From: Xiaobo Zhu (xiaobo@zhu.net)
Date: Fri Dec 26 2008 - 05:38:48 ARST
Hi,
thanks for you reply.
Sorry but there are no extra information about bandwidth or delay.
Anyway, the explanation from Testking is R4 will choose to install the route
with the lowest administrative distance into the routing table. so they
believe the way through R3 is more preferred.
What I am confusing about is that is there any mechanism on tagging the
source routing protocol of the external routes?
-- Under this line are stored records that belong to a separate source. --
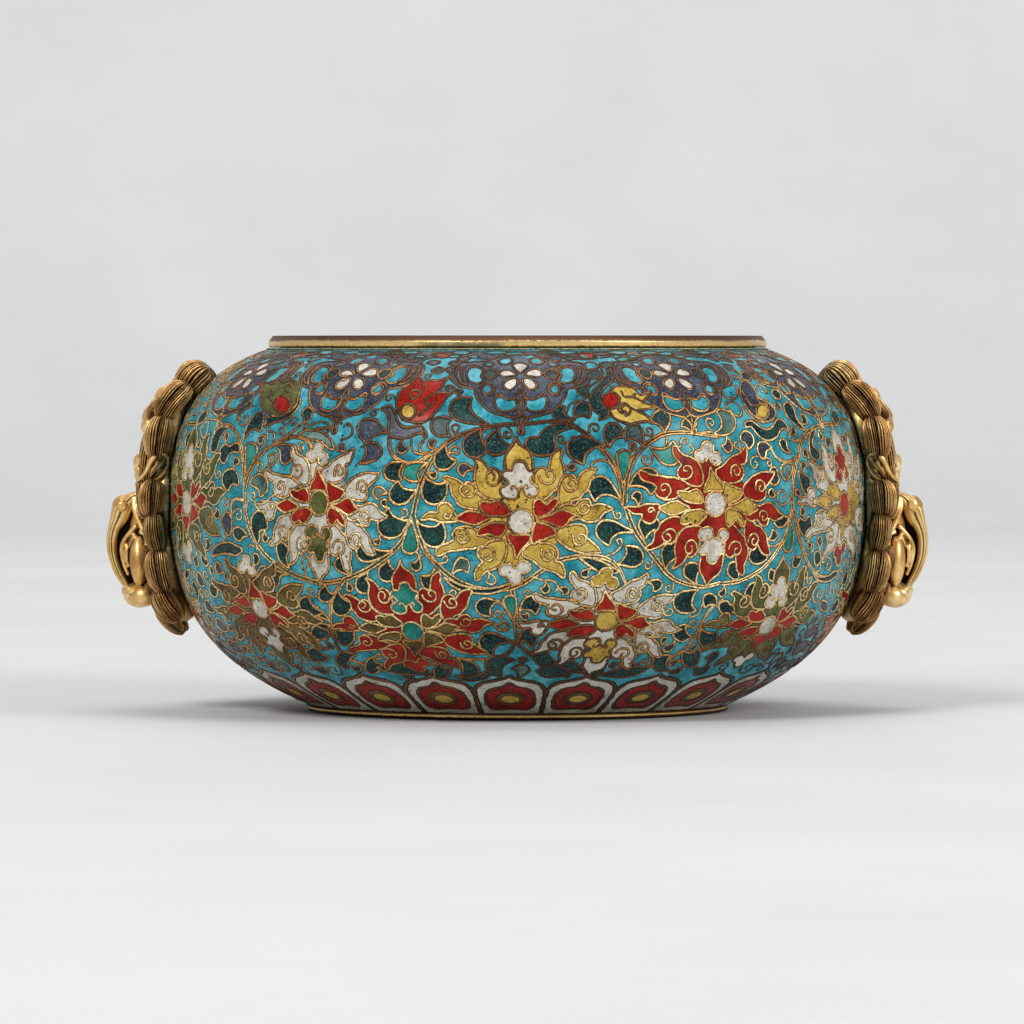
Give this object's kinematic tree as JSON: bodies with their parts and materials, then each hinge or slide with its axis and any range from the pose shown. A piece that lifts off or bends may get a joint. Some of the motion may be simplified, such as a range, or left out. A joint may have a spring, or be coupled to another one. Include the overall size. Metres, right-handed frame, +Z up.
{
  "type": "cloisonne incense burner",
  "caption": "Low bombe cloisonne enamel censer with lotus scroll ground, lappet foot band, gilt mouth rim, gilt beast-head side handles and a lift-out ash liner.",
  "frame": {"origin": "centre of the foot, on the surface the burner stands on", "axes": "+Z up through the mouth, X through the two handles, the pictured side faces -Y"},
  "size_m": [0.271, 0.23, 0.123],
  "materials": {
    "enamel_blue": "polished turquoise cloisonne enamel with gilt wires, fine pits and a soft gloss",
    "enamel_white": "polished white cloisonne enamel with red and yellow lappets and gilt wires",
    "copper": "aged copper alloy, brown patina, satin",
    "gilt": "fire-gilt bronze, worn on the high places and brown in the grooves",
    "worn_gilt": "rubbed gilding over bronze, satin"
  },
  "bodies": {
    "vessel": {"copper_body": "copper", "enamel_field": "enamel_blue", "enamel_lappet_band": "enamel_white", "mouth_rim": "worn_gilt", "foot_ring": "gilt", "base_plate": "gilt", "handle_right": "gilt", "rivet_right_upper": "copper", "washer_right_upper": "copper", "rivet_right_lower": "copper", "washer_right_lower": "copper", "handle_left": "gilt", "rivet_left_upper": "copper", "washer_left_upper": "copper", "rivet_left_lower": "copper", "washer_left_lower": "copper"},
    "liner": {"ash_liner": "copper"}
  },
  "joints": [
    {"name": "liner_lift", "type": "slide", "parent": "vessel", "child": "liner", "axis": [0, 0, 1], "range_m": [0, 0.09]}
  ]
}
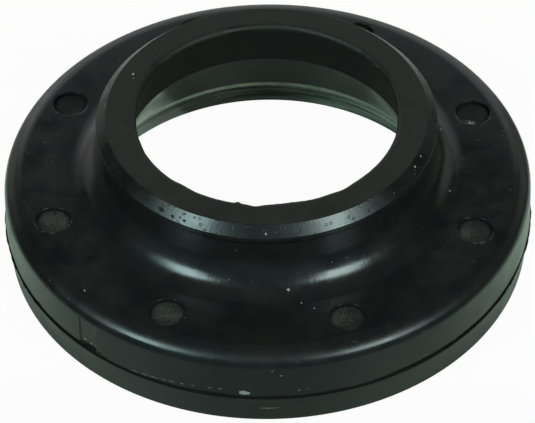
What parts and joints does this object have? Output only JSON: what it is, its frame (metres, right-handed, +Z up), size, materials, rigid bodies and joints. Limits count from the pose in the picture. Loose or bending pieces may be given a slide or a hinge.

I used to think that in the
R4's view, the route of 1.1.1.0/24 comes from both R2 and R3 is 170. The
explanation doesn't seem to make sense.
Further suggestions are welcomed.
Regards.
Xiaobo
On Fri, Dec 26, 2008 at 3:17 PM, Timothy Chin <Tim@1c-solutions.com> wrote:
> This would depend on R4's connection speed to Routers R3 and R4 because
> of the delay factor.
>
> Tim
>
> -----Original Message-----
> From: nobody@groupstudy.com [mailto:nobody@groupstudy.com] On Behalf Of
> Xiaobo Zhu
> Sent: Friday, December 26, 2008 2:05 AM
> To: Cisco certification
> Subject: Redistribute issue
>
> Hi,
> take this scenario
> R1---RIP-----R2
> | |
> OSPF EiGRP 1
> | |
> R3---EIGRP 1--R4
>
> R1 has an loopback 0 with ip address 1.1.1.0/24, which is advertise to
> R2
> via RIP and advertised to R3 via OSPF.
> As the digram shows, R2, R3 and R4 are in the same EIGRP domain.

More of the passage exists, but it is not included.